Figure 9 is a perspective view of the fastening device shown in Figure 8.

Figure 10 is a rear view of another embodiment of a fastening device which can be used to attach a collar of an intumescable fire stop device to a wall in accordance with the present invention.

Figure 11 is a cross-sectional view of a fire stop device including a plurality of fastening devices shown in Figure 10 with the collar positioned around a pipe and secured to a wall.

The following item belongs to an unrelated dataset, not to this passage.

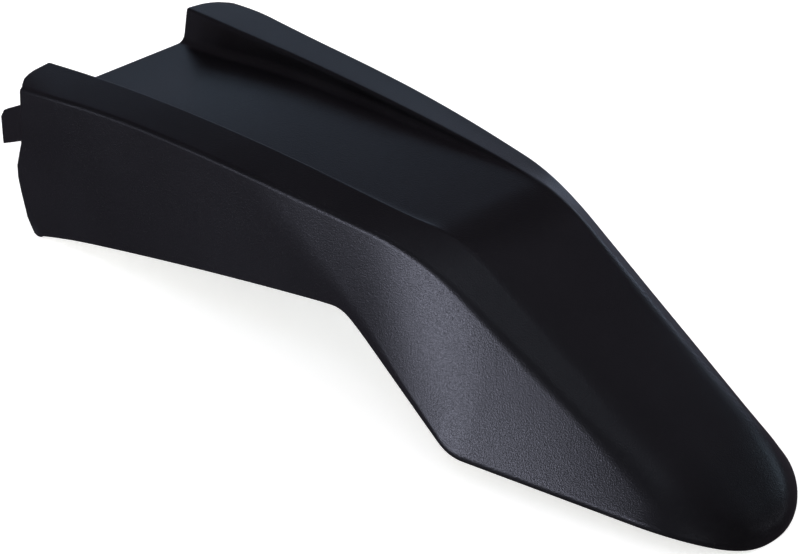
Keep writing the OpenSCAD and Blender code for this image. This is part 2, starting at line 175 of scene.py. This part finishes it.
def along(guide, x):
    """Value of a guide at x."""
    value = float(np.interp(x, [k[0] for k in guide], [k[1] for k in guide]))
    for before, knot, after in zip(guide, guide[1:], guide[2:]):
        off = abs(x - knot[0])
        if off < knot[2]:
            rise = (after[1] - knot[1]) / (after[0] - knot[0])
            rise -= (knot[1] - before[1]) / (knot[0] - before[0])
            value += rise * (knot[2] - off) ** 2 / (4 * knot[2])
    return value


def crease_height(x, low, high):
    """Height of the crease that runs from the rail tops down to the widest place."""
    upper = mix(high, low, CREASE_SHARE)
    top_h = along(SHOULDER_H, FLARE_START_X)
    line = mix(top_h, FLARE_H + LIP_H, (x - FLARE_START_X) / (FLARE_X - FLARE_START_X))
    gap = upper - line
    return max(low + LIP_H, (upper + line - math.sqrt(gap * gap + CREASE_BEND_H ** 2)) / 2)


def corners(x):
    """Half section at x: middle, foot, crest, shoulder, crease and lower edge."""
    u = min(1.0, max(0.0, (x - NOSE_X) / NOSE_L))
    share = (1 - u ** NOSE_SQUARE) ** (1 / NOSE_SQUARE)
    low = along(EDGE_H, x) * share * share
    rim = low + LIP_H
    crest, shoulder, depth = along(CREST_H, x), along(SHOULDER_H, x), along(CHANNEL_D, x)
    crest_w = along(CREST_Y, x)
    foot_in = TONGUE_FOOT_IN * crest_w * ease(*FLOOR_SPAN, x)
    foot_w = crest_w - CHANNEL_DRAFT * max(depth, 0) - foot_in
    shoulder_w, edge_w = along(SHOULDER_Y, x), along(EDGE_Y, x)
    crease = crease_height(x, low, shoulder) if x < FLARE_X else rim
    on_wall = mix(shoulder_w, edge_w, (shoulder - crease) / (shoulder - low))
    crease_w = mix(on_wall, edge_w, ease(FLARE_START_X, WAIST_X, x))
    base = 0 if x < FLARE_X else rim
    return np.array([
        (x, 0, mix(base, crest - depth, share)),
        (x, foot_w * share, mix(base, crest - depth, share)),
        (x, crest_w * share, mix(base, crest, share)),
        (x, shoulder_w * share, mix(base, shoulder, share)),
        (x, crease_w * share, crease),
        (x, edge_w * share, low)])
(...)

DETAILED DESCRIPTION Figure 1 is a perspective view of a fire stop device 10 including a collar 12 and a plurality of fastening devices 14. In the embodiment shown, collar 12 includes a layer 22 of flexible intumescable material preferably formed into a substantially cylindrical shell and supported by a jacket 26, the details of which are discussed below. Preferably, the layer 22

comprises plural sub-layers, such as stacked on top of one another, but may be only one layer. End 22a of layer 22 remains unattached to opposing end 22b of layer 22 to allow layer 22 to be wrapped around a conduit, pipe or other element (not shown in Figure 1). It is also contemplated that intumescable material be included in collar 12 in other than a single layer, or other form, such as a plurality of relatively smaller strips aligned axially along the jacket 26. The layer 22 of intumescable material can be cut from sheets of intumescable material manufactured by the Minnesota Mining and Manufacturing Corporation of St. Paul, MN under the name Interagi Ultra GS fire barrier material.

Another intumescable material suitable for use with the present invention is disclosed in U. S. Patent No. 5,103,609, for"Intumescable Fire Stop Device", issued April 14,1992 to Thoreson et al.

Jacket 26 can be formed from any suitable, semi-rigid (that is, somewhat flexible), heat conducting material, and is preferably formed from steel. As shown in Figure 4, which is a plan view of jacket 26, jacket 26 can be formed from a substantially rectangular sheet of material. As with layer 22, and as shown in Figure 1, jacket 26 is formed into a substantially cylindrical shell having opposing ends 27 and 29, so that it may be wrapped around a conduit, pipe or similar element. To support layer 22, jacket 26 can be provided with a plurality of axially upper tabs 28 and lower tabs 30. Also, jacket 26 can include end tab 32 at end 27 and end tabs 34 at end 29 to further support layer 22. In the embodiment shown in Figures 1-3, upper tabs 28, lower tabs 30, and end tabs 32 and 34 are bent at an angle of approximately 90 degrees to the remainder of jacket 26 so that they protrude radially inward from the remainder of jacket 26 to effectively support layer 22 at the radial interior of jacket 26. Layer 22 may also be secured in place by other mechanical fasteners, or may also or instead be adhered to the jacket 26.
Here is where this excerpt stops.